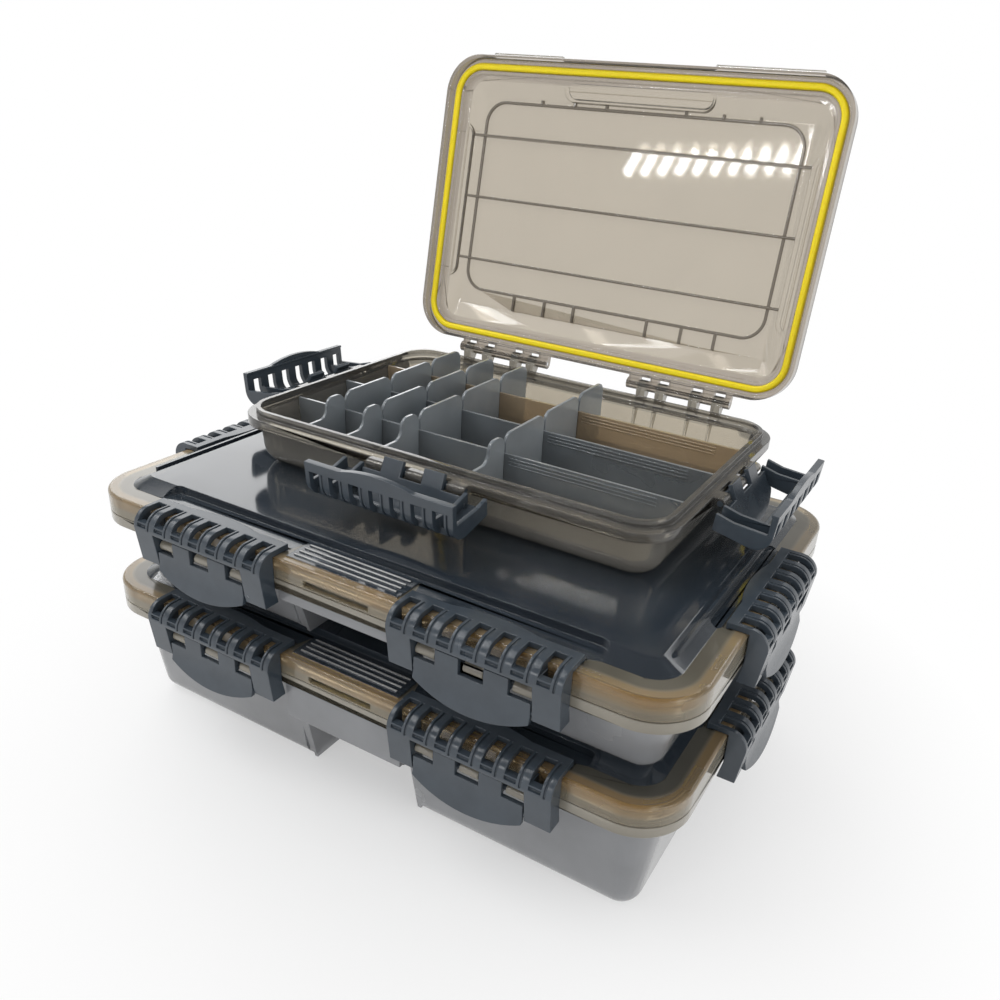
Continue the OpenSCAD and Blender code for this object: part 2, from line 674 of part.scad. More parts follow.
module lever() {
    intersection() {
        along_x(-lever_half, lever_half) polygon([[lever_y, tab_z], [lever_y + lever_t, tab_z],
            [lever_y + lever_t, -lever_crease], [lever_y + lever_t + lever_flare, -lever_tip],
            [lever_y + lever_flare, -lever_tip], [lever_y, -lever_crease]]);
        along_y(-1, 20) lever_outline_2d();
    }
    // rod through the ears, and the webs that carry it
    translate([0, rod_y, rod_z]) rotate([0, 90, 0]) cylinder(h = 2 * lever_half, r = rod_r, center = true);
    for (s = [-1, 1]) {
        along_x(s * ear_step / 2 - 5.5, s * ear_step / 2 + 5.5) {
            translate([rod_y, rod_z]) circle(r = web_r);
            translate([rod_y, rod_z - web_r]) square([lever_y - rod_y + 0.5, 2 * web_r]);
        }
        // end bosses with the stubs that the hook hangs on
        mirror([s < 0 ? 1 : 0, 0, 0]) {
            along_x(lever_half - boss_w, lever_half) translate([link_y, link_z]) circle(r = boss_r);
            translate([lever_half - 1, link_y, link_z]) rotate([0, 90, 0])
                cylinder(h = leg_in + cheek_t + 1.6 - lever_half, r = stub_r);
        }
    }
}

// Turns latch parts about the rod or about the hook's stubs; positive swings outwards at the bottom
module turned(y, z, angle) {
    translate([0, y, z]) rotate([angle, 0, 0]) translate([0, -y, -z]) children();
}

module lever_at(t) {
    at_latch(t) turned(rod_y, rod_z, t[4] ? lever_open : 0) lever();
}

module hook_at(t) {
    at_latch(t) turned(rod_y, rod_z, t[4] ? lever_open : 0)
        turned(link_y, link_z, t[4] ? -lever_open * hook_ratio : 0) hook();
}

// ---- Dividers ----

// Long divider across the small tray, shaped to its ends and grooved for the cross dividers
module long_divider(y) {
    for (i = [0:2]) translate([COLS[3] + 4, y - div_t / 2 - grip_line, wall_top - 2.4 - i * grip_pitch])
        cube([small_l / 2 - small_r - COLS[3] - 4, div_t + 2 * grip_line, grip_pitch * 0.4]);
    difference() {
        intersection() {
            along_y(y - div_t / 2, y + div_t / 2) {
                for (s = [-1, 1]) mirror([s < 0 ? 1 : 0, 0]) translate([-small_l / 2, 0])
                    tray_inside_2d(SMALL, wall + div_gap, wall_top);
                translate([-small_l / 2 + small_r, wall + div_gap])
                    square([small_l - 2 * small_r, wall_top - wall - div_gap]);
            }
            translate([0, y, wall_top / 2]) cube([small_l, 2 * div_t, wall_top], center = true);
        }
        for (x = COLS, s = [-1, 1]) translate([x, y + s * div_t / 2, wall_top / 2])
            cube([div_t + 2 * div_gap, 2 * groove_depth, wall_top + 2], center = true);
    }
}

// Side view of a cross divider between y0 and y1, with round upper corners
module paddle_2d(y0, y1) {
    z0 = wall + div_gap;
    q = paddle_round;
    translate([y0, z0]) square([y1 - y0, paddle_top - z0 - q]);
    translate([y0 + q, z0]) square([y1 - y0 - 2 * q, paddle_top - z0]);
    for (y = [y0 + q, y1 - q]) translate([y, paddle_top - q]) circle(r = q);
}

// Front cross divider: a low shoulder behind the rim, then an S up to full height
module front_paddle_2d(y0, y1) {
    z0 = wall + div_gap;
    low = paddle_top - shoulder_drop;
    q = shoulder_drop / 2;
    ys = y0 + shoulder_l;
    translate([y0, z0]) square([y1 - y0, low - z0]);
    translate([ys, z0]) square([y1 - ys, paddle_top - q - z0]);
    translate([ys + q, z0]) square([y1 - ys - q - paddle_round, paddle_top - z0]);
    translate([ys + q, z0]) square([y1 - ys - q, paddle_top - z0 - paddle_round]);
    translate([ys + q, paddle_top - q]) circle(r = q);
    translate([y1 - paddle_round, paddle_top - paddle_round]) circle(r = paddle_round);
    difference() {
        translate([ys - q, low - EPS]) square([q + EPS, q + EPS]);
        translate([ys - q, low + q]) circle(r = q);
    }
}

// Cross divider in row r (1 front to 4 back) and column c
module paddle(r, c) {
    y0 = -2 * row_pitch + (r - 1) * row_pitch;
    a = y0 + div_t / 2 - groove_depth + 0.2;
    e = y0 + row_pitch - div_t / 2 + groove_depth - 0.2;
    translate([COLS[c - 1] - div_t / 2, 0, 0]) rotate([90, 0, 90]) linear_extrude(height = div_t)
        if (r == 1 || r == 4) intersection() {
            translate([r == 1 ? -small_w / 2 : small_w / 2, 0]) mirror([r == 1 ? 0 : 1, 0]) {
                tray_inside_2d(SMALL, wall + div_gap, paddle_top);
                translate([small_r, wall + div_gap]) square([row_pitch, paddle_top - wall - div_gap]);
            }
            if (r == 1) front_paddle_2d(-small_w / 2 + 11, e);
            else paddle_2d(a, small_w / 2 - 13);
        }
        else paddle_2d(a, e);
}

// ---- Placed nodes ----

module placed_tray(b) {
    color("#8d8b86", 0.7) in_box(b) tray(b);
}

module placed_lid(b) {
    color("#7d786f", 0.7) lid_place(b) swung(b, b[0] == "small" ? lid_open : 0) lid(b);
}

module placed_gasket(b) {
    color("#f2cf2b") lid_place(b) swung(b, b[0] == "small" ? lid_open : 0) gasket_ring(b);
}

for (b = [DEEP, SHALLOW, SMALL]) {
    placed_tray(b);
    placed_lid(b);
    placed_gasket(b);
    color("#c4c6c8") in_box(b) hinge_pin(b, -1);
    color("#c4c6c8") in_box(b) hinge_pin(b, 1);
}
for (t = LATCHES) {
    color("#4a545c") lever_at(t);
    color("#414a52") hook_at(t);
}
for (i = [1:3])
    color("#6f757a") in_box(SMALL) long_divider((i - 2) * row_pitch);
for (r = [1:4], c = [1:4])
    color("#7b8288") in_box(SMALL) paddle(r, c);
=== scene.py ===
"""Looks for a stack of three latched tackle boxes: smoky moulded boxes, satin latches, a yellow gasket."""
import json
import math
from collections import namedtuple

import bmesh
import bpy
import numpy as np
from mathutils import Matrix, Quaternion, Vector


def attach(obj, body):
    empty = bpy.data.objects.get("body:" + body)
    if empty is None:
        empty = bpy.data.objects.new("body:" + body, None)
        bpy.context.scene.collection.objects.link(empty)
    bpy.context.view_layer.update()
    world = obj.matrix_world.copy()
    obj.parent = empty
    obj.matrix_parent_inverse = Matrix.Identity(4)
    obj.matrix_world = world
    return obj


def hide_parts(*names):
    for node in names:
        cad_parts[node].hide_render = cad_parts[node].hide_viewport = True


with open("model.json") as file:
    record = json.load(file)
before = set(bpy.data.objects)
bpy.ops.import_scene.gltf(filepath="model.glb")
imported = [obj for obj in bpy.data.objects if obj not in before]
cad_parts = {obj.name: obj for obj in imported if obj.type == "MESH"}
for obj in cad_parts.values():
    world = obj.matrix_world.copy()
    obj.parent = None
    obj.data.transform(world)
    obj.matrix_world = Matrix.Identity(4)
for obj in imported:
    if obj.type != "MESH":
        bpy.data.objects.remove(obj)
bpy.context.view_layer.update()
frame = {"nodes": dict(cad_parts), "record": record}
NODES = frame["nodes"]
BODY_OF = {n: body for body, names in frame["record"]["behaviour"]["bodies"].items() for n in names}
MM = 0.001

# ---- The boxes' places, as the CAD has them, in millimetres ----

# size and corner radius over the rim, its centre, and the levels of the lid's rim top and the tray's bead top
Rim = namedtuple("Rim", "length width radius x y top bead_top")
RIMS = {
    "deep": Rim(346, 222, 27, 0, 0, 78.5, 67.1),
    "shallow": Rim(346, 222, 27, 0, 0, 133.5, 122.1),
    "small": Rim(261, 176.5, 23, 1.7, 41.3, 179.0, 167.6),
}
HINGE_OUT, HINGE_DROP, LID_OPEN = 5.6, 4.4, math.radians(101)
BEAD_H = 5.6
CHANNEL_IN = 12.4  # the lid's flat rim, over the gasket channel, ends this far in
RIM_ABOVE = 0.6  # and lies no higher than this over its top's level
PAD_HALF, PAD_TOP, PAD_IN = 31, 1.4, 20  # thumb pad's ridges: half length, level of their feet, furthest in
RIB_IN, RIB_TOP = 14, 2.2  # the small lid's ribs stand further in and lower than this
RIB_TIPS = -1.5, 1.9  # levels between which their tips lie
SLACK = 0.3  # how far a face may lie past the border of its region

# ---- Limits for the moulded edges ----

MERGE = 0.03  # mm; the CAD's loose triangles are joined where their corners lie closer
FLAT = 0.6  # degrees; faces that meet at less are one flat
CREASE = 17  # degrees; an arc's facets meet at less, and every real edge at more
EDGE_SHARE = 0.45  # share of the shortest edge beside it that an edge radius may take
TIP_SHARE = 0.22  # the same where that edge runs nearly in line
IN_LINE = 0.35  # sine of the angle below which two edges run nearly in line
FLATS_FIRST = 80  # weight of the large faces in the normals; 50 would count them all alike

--

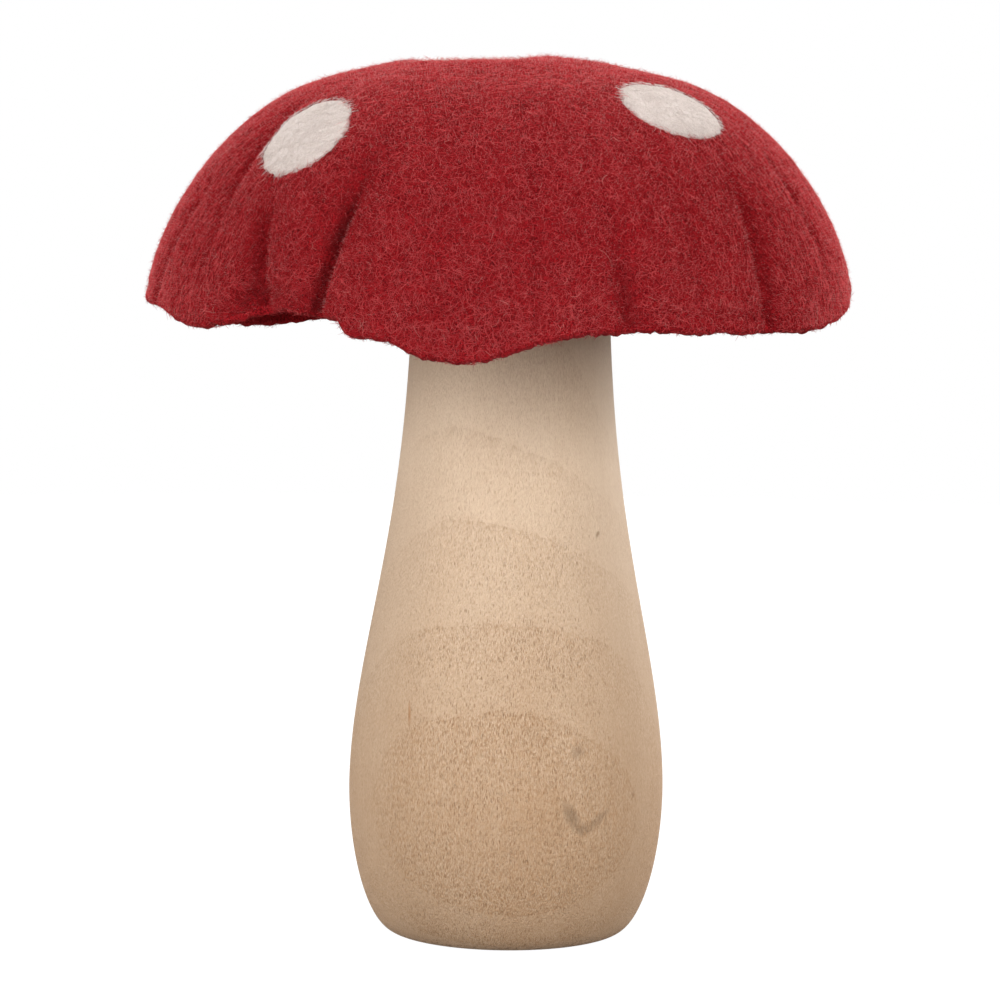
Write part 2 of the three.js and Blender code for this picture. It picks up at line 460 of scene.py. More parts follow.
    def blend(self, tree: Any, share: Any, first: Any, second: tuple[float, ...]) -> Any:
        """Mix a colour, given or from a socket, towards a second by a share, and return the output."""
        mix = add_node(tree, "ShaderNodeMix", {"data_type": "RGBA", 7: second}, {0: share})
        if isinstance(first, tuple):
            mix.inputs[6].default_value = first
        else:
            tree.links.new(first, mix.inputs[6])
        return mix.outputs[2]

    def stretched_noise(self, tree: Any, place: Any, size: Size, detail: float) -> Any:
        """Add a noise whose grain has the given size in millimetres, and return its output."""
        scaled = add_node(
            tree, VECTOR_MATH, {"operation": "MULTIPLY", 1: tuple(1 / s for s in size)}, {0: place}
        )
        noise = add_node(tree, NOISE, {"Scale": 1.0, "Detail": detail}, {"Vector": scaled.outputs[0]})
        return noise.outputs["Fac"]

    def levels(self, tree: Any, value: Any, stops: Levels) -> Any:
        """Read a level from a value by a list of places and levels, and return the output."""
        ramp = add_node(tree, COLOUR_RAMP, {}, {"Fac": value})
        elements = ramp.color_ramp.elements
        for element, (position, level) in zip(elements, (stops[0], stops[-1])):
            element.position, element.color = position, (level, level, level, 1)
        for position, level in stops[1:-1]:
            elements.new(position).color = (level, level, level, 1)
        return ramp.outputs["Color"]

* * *

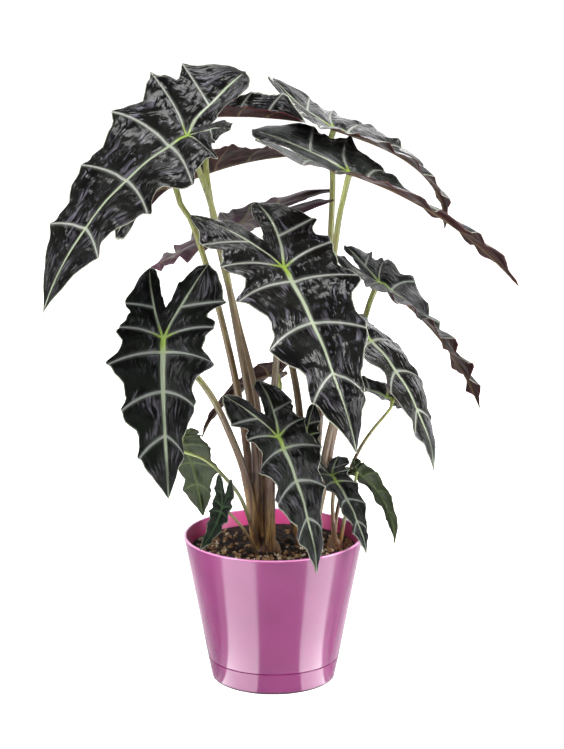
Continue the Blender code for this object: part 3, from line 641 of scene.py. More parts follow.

*GIVEN PROBLEM*. Copy out exactly the lines from the one containing "in imported if" to the one containing "# ---- The boxes'", both ends inclusive.

*OUTPUT*.
cad_parts = {obj.name: obj for obj in imported if obj.type == "MESH"}
for obj in cad_parts.values():
    world = obj.matrix_world.copy()
    obj.parent = None
    obj.data.transform(world)
    obj.matrix_world = Matrix.Identity(4)
for obj in imported:
    if obj.type != "MESH":
        bpy.data.objects.remove(obj)
bpy.context.view_layer.update()
frame = {"nodes": dict(cad_parts), "record": record}
NODES = frame["nodes"]
BODY_OF = {n: body for body, names in frame["record"]["behaviour"]["bodies"].items() for n in names}
MM = 0.001

# ---- The boxes' places, as the CAD has them, in millimetres ----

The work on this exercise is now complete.